If there’s one thing the walls could sing about, it’s the bobs. Oh, man, did money flow through the place. Back in the day, when Ahern was the minister for finance and didn’t have a bank account, he cashed his cheques in a pub and stored the cash in St Luke’s.

By 1993, he had upwards of £35,000 in punts there and another £15,000 in sterling. Over the following year, the cash piled up, particularly the sterling. Where did the Irish minister for finance get all this money?
People just gave it to him — friends, acquaintances, the odd millionaire. At one point, anytime he visited Britain, he returned with a bundle of cash, to be deposited in St Luke’s.

He had a particular fondness for sterling. Back in the mid-1990s, he used to exchange punts for sterling with a Manchester-based hotelier, in bars, and cars, and whenever he got the notion that he wanted to top up. And he won even more of it backing horses.

What secrets lie buried beneath the floorboards of St Luke’s? Maybe a few betting slips could be retrieved, perhaps the odd souvenir five-pound sterling note nestles under a joist.

Then, there were the drop-offs. On one occasion, a man by the name of Michael Wall, who had driven over from Manchester, came into St Luke’s to deliver a briefcase with £30,000 in cash. Just like in the movies. The money was for something or other, but nothing dodgy.

On another occasion, Ahern was handed the proceeds of dig-outs from friends, again in cash, during the course of a get-together at the premises. There was also the time he drove his partner, Celia Larkin, to and from O’Connell Street, where she withdrew £25,000 in cash. That moolah was deposited in the St Luke’s ‘bank’.
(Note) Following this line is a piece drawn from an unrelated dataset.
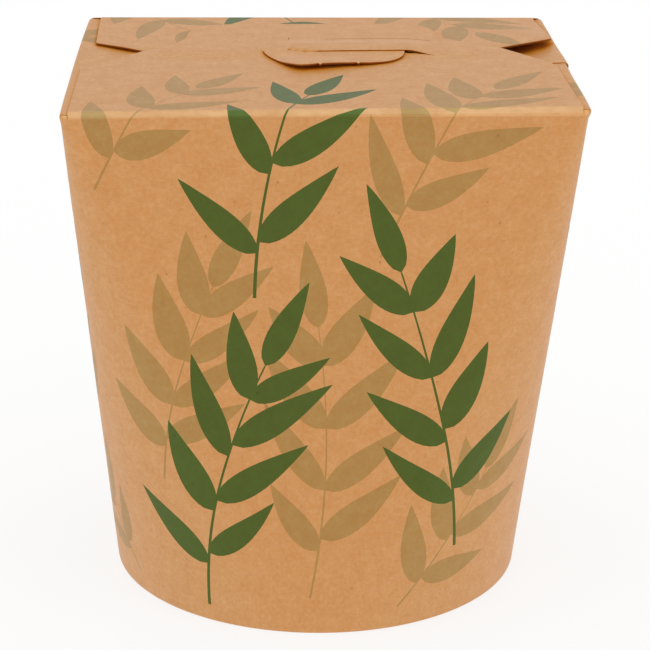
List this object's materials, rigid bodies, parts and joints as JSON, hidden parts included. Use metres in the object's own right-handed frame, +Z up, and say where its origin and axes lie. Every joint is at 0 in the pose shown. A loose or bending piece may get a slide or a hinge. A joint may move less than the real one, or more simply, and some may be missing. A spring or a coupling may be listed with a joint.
{
  "type": "noodle takeaway box",
  "caption": "Shut round-based kraft-board noodle box with an oblong top, folded flaps, a lock tab, a glued side seam and a recessed base board.",
  "frame": {"origin": "centre of the box on the surface it stands on", "axes": "+Z up, +X to the right of the front wall as seen from the front, +Y to the back"},
  "size_m": [0.1022, 0.0864, 0.1108],
  "materials": {
    "printed_kraft": "matt uncoated kraft board with a printed leaf pattern",
    "base_kraft": "matt plain kraft board"
  },
  "bodies": {
    "root": {"carton": "printed_kraft", "base_disc": "base_kraft"}
  },
  "joints": []
}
Again, he had an explanation for this cash, but, really, the convoluted detail would make your head hurt, and the tribunal wasn’t impressed by the whole thing.

St Luke’s was also the location for Bertie’s ‘poor me’ interview with Bryan Dobson, when he gave a tearful account of how he came into all the money. It was enough to get him past the following year’s general election, but, unfortunately, a tribunal lawyer subsequently blew his tears out of the water.
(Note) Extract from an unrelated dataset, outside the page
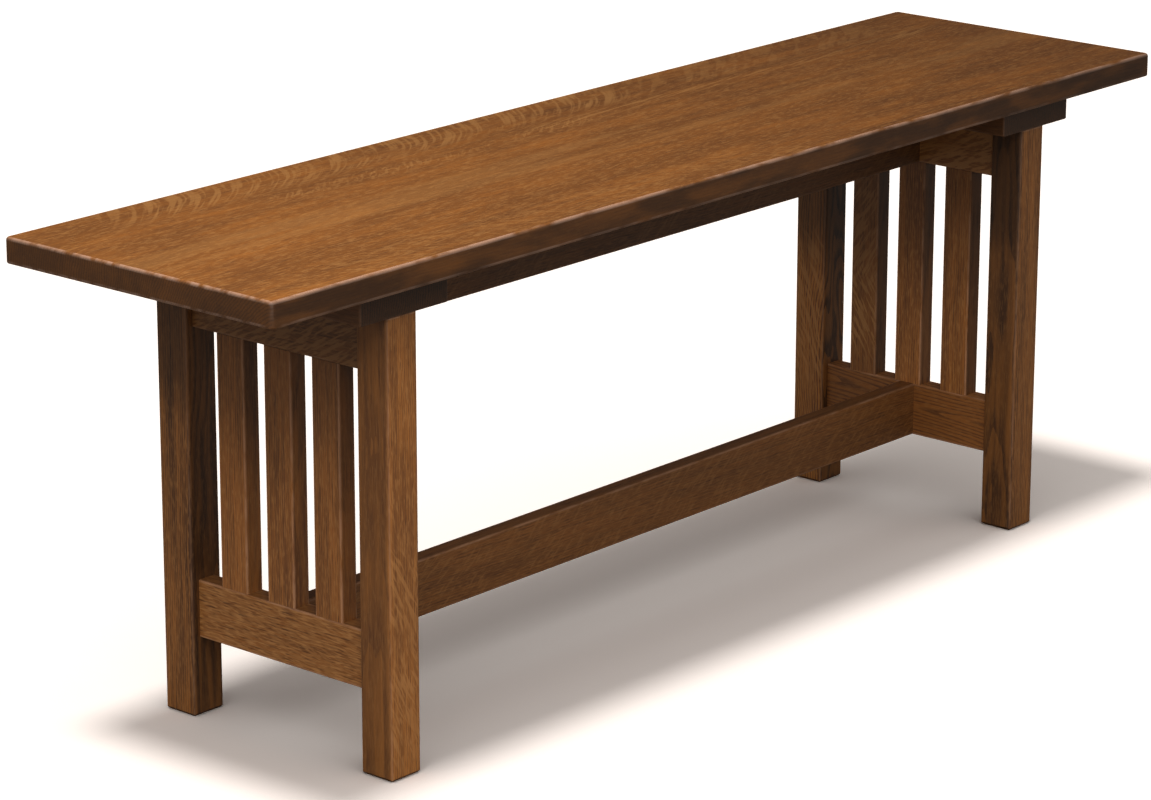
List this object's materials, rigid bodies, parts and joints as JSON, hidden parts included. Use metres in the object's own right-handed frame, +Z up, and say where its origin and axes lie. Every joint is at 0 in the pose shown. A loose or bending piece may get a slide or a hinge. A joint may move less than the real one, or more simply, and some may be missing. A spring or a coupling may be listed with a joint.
{
  "type": "trestle bench",
  "caption": "Oak trestle bench: long plank seat on cleats over slatted end frames, tied by a lower stretcher and a rail under the seat.",
  "frame": {"origin": "on the floor, under the middle of the seat", "axes": "+X along the bench, +Y from the front edge to the back edge, +Z up"},
  "size_m": [1.236, 0.313, 0.457],
  "materials": {
    "seat_oak": "quarter-sawn oak, warm brown stain under satin lacquer",
    "frame_oak": "oak, warm brown stain under satin lacquer",
    "dowel_beech": "bare beech, unstained",
    "screw_steel": "zinc plated, slightly yellow"
  },
  "bodies": {
    "root": {"seat_board_front": "seat_oak", "seat_board_front_middle": "seat_oak", "seat_board_back_middle": "seat_oak", "seat_board_back": "seat_oak", "leg_left_front": "frame_oak", "leg_left_back": "frame_oak", "top_rail_left": "frame_oak", "bottom_rail_left": "frame_oak", "slat_left_1": "frame_oak", "slat_left_2": "frame_oak", "slat_left_3": "frame_oak", "cleat_left": "frame_oak", "leg_right_front": "frame_oak", "leg_right_back": "frame_oak", "top_rail_right": "frame_oak", "bottom_rail_right": "frame_oak", "slat_right_1": "frame_oak", "slat_right_2": "frame_oak", "slat_right_3": "frame_oak", "cleat_right": "frame_oak", "lower_stretcher": "frame_oak", "upper_stretcher": "frame_oak", "cleat_dowels_left": "dowel_beech", "cleat_dowels_right": "dowel_beech", "cleat_screws_left": "screw_steel", "seat_screws_left": "screw_steel", "seat_washers_left": "screw_steel", "cleat_screws_right": "screw_steel", "seat_screws_right": "screw_steel", "seat_washers_right": "screw_steel"}
  },
  "joints": []
}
Oh, those walls. What they could have told former US president Bill Clinton, the day he dropped in. Bill, you ain’t seen nothing yet. Bono was another visitor, popping in a with some whiskey on his way to play Croker, listening to Bertie explaining how he was all in favour of saving the world, just in case Bono got any notions of bad-mouthing him on stage, in his own backyard.

Gerry Adams and Martin McGuinness brought the peace process tour there, delivering the whiff of cordite that was all that was missing from the historic building. If only those walls could have talked, we could have been saved millions at the planning tribunal, all those secret rendezvous and drop-offs verified independently. Now, all that history, intrigue, and those tales of ordinary madness are about to be privatised, most likely snapped up by some tech millionaire in search of a trophy property. There’s only one man who can save this jewel for the public. Jerry Beades, hero of Gorse Hill, main man of the New Land League, once-upon-a-time member of the Drumcondra ‘mafia’ himself.


Get thee down to Drumcondra, Jerry. Barricade the place. Make a few speeches. Do it for Bertie. Preserve the legend of St Luke’s, so future generations can remember that this is how we lived once upon a time.